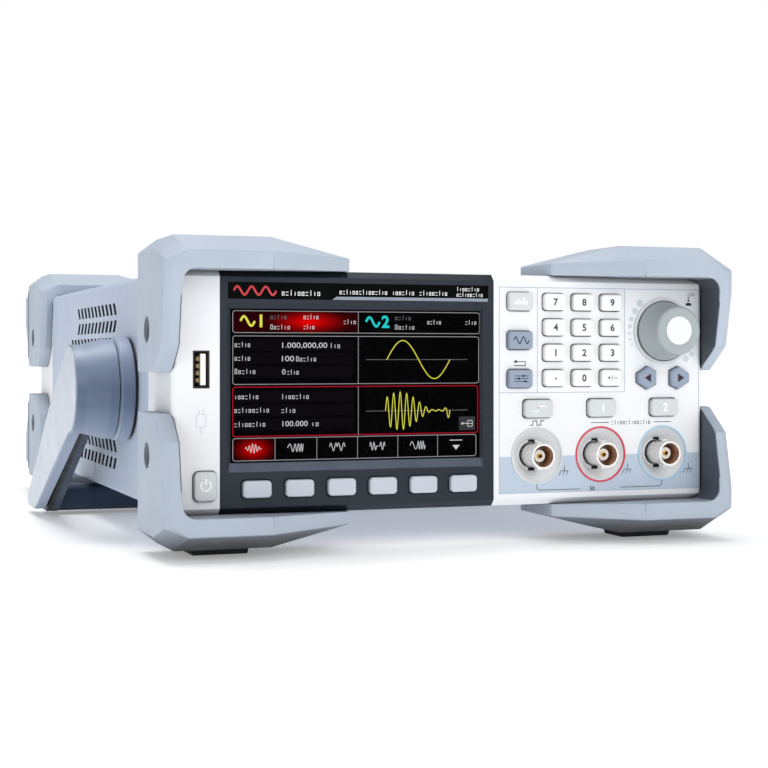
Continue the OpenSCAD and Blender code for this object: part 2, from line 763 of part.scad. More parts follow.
// Fan rotor: shaft, hub cup and seven straight blades set at a slant
module fan_rotor() color("#17191c") in_panel() {
    y0 = panel_y - fan_t - 0.2;
    difference() {
        rod_y(fan_pos, 11.5, y0 + 2.6, y0 + 13.6);
        rod_y(fan_pos, 9.8, y0 + 2, y0 + 12.2);
    }
    rod_y(fan_pos, 1.5, y0 + 0.6, y0 + 12.3);
    for (a = [0:360 / 7:359]) translate([fan_pos[0], y0 + 8.2, fan_pos[1]]) rotate([0, a, 0])
        translate([11, 0, 0]) rotate([38, 0, 0]) translate([0, -6.2, -0.7]) cube([16, 12.4, 1.4]);
}

// Carried by the rear panel: mains inlet, network and USB-B sockets, the switch's housing, the earth post
module rear_sockets() color("#202226") in_panel() {
    y1 = panel_y + panel_t;
    for (s = [[inlet_pos, [27.4, 19.4], 20, [24, 16], 15], [lan_pos, [16, 13.4], 16, [12, 8], 11]])
        translate([s[0][0], 0, s[0][1]]) difference() {
            back_from(y1 + 1.5 - s[2], s[2]) square(s[1], center = true);
            back_from(y1 + 1.5 - s[4], s[4] + 1) square(s[3], center = true);
        }
    for (p = [[-7, 1.5], [0, -3], [7, 1.5]])
        translate([inlet_pos[0] + p[0] - 1, y1 + 1.5 - 15 - tiny, inlet_pos[1] + p[1] - 2]) cube([2, 10, 4]);
    translate([usb_b_pos[0], 0, usb_b_pos[1]]) difference() {
        back_from(y1 - 14, 15) square([12, 10.8], center = true);
        back_from(y1 - 10, 12) square([8.6, 7.8], center = true);
    }
    translate([usb_b_pos[0] - 2.8, y1 - 10 - tiny, usb_b_pos[1] - 1.6]) cube([5.6, 9, 3.2]);
    translate([switch_pos[0], 0, switch_pos[1]]) difference() {
        union() {
            back_from(y1, 1.4) square([15.5, 21.5], center = true);
            back_from(y1 - 10, 10 + tiny) square([13, 19], center = true);
        }
        back_from(y1 - 7, 9) square([9.4, 15.2], center = true);
        rod_x([y1 + rocker_y, 0], rocker_pin_r + fit, -5.7, 5.7);
    }
    rod_y(earth_pos, 2, panel_y - 8, y1 + 5);
    rod_y(earth_pos, 3.4, y1 + 0.1, y1 + 3);
}

// Rocker of the mains switch, tilted to its off side, with the pins it rocks on
module mains_switch() color("#15171a") in_panel()
    translate([switch_pos[0], panel_y + panel_t + rocker_y, switch_pos[1]]) rotate([-rocker_tilt, 0, 0]) {
        right_from(-4.4, 8.8) polygon([[-3, -6.4], [2.6, -6.4], [1.4, 0], [2.6, 6.4], [-3, 6.4]]);
        rod_x([0, 0], rocker_pin_r, -5.6, 5.6);
    }

module screws() color("silver") in_panel() {
    for (y = [0, bumper_shift]) above_and_below() left_and_right() {
        rod_x([y, 0] + bumper_screw, 2.8, -4.2, -2.2);
        rod_x([y, 0] + bumper_screw, 1.35, -2.3, 3.4);
    }
    left_and_right() {
        rod_x([pivot_y, 0], 4, -19.2, -18);
        rod_x([pivot_y, 0], 1.55, -18.1, 4);
    }
    for (p = panel_screw_pos()) {
        rod_y(p, 2.7, panel_y + panel_t, panel_y + panel_t + 1.6);
        rod_y(p, 1.5, panel_y - 6, panel_y + panel_t + 0.1);
    }
}

// ---------------------------------------------------------------- output

front_bezel();
display_frame();
display_lens();
lcd_module();
front_board();
key_mat();
encoder_body();
encoder_plunger();
encoder_shaft();
knob_ring();
knob();
knob_cap();
soft_key(0);  // soft_key_1
soft_key(1);  // soft_key_2
soft_key(2);  // soft_key_3
soft_key(3);  // soft_key_4
soft_key(4);  // soft_key_5
soft_key(5);  // soft_key_6
pad_key(0, 0);  // key_7
pad_key(0, 1);  // key_8
pad_key(0, 2);  // key_9
pad_key(1, 0);  // key_4
pad_key(1, 1);  // key_5
pad_key(1, 2);  // key_6
pad_key(2, 0);  // key_1
pad_key(2, 1);  // key_2
pad_key(2, 2);  // key_3
pad_key(3, 0);  // key_point
pad_key(3, 1);  // key_0
pad_key(3, 2);  // key_sign
side_key(0, "#dfe3e6");  // key_mode
side_key(1, "#9aa5b8");  // key_wave
side_key(2, "#9aa5b8");  // key_utility
arrow_key(0);  // key_left
arrow_key(1);  // key_right
output_key(0);  // key_trigger
output_key(1);  // key_channel_1
output_key(2);  // key_channel_2
power_button();
bnc_shells();
bnc_cores();
usb_port();
case_sleeve();
rear_bezel();
rear_panel();
front_bumpers();
rear_bumpers();
foot_pads();
handle_bail();
handle_cover_left();
handle_cover_right();
hub_rings();
chassis_tray();
main_board();
power_supply();
fan_frame();
fan_rotor();
rear_sockets();
mains_switch();
screws();
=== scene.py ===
"""Looks of the two-channel function generator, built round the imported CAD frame.

Lengths are in millimetres in the panel frame (X right from the face's left edge, Y back from the
face, Z up from its middle) until at() turns them into metres in the row frame.
"""

import json
import math

import bmesh
import bpy
from mathutils import Matrix, Vector

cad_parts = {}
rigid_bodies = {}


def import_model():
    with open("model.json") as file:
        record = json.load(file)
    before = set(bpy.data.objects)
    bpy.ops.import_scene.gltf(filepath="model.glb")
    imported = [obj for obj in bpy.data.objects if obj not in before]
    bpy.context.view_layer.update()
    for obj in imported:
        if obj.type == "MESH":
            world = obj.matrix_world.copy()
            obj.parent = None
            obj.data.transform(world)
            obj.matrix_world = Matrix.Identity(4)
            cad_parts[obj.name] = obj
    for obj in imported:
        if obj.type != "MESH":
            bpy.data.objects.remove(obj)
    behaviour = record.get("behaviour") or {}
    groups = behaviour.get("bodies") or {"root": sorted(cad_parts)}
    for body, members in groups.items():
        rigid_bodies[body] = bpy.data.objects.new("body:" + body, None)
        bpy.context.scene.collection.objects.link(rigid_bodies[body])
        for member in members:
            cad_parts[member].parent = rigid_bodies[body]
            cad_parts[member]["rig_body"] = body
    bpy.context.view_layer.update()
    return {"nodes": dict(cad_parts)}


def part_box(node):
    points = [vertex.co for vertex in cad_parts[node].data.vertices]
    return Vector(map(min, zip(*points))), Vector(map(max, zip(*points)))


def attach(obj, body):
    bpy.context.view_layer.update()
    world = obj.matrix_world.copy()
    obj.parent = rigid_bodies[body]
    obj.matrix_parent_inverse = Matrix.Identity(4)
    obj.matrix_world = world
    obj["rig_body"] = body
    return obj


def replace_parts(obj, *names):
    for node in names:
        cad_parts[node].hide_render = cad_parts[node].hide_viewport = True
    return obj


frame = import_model()

MM = 0.001
BEZEL_LOW, BEZEL_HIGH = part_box("front_bezel")
LEFT = BEZEL_LOW.x
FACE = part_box("display_frame")[0].y
MIDDLE = (BEZEL_LOW.z + BEZEL_HIGH.z) / 2
WIDTH = (BEZEL_HIGH.x - BEZEL_LOW.x) / MM
PRINT = 0.04  # thickness of a printed mark
WELD = 0.001


def at(x, y, z):
    """A point of the panel frame in the row frame, in metres."""
    return Vector((LEFT + x * MM, FACE + y * MM, MIDDLE + z * MM))


def centre(node):
    """Middle of a CAD node's box, in panel millimetres."""
    low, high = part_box(node)
    middle = (low + high) / 2
    return [(middle.x - LEFT) / MM, (middle.y - FACE) / MM, (middle.z - MIDDLE) / MM]


def front_of(node):
    """Depth of a CAD node's foremost point, in panel millimetres."""
    return (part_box(node)[0].y - FACE) / MM


# ---------------------------------------------------------------- materials


def rgb(text):
    """Linear colour of an sRGB hex string."""
    parts = [int(text[i : i + 2], 16) / 255 for i in (0, 2, 4)]
    return [c / 12.92 if c <= 0.04045 else ((c + 0.055) / 1.055) ** 2.4 for c in parts] + [1.0]


def shade(colour, factor):
    return [min(1.0, c * factor) for c in colour[:3]] + [1.0]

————

» **REQUIREMENT**
Extract, word for word, every line beginning with the one that holds "front_bezel();" and concluding with the one that holds "obj.data.transform(world)". Include both of those lines.

» **RESULT BELOW**
front_bezel();
display_frame();
display_lens();
lcd_module();
front_board();
key_mat();
encoder_body();
encoder_plunger();
encoder_shaft();
knob_ring();
knob();
knob_cap();
soft_key(0);  // soft_key_1
soft_key(1);  // soft_key_2
soft_key(2);  // soft_key_3
soft_key(3);  // soft_key_4
soft_key(4);  // soft_key_5
soft_key(5);  // soft_key_6
pad_key(0, 0);  // key_7
pad_key(0, 1);  // key_8
pad_key(0, 2);  // key_9
pad_key(1, 0);  // key_4
pad_key(1, 1);  // key_5
pad_key(1, 2);  // key_6
pad_key(2, 0);  // key_1
pad_key(2, 1);  // key_2
pad_key(2, 2);  // key_3
pad_key(3, 0);  // key_point
pad_key(3, 1);  // key_0
pad_key(3, 2);  // key_sign
side_key(0, "#dfe3e6");  // key_mode
side_key(1, "#9aa5b8");  // key_wave
side_key(2, "#9aa5b8");  // key_utility
arrow_key(0);  // key_left
arrow_key(1);  // key_right
output_key(0);  // key_trigger
output_key(1);  // key_channel_1
output_key(2);  // key_channel_2
power_button();
bnc_shells();
bnc_cores();
usb_port();
case_sleeve();
rear_bezel();
rear_panel();
front_bumpers();
rear_bumpers();
foot_pads();
handle_bail();
handle_cover_left();
handle_cover_right();
hub_rings();
chassis_tray();
main_board();
power_supply();
fan_frame();
fan_rotor();
rear_sockets();
mains_switch();
screws();
=== scene.py ===
"""Looks of the two-channel function generator, built round the imported CAD frame.

Lengths are in millimetres in the panel frame (X right from the face's left edge, Y back from the
face, Z up from its middle) until at() turns them into metres in the row frame.
"""

import json
import math

import bmesh
import bpy
from mathutils import Matrix, Vector

cad_parts = {}
rigid_bodies = {}


def import_model():
    with open("model.json") as file:
        record = json.load(file)
    before = set(bpy.data.objects)
    bpy.ops.import_scene.gltf(filepath="model.glb")
    imported = [obj for obj in bpy.data.objects if obj not in before]
    bpy.context.view_layer.update()
    for obj in imported:
        if obj.type == "MESH":
            world = obj.matrix_world.copy()
            obj.parent = None
            obj.data.transform(world)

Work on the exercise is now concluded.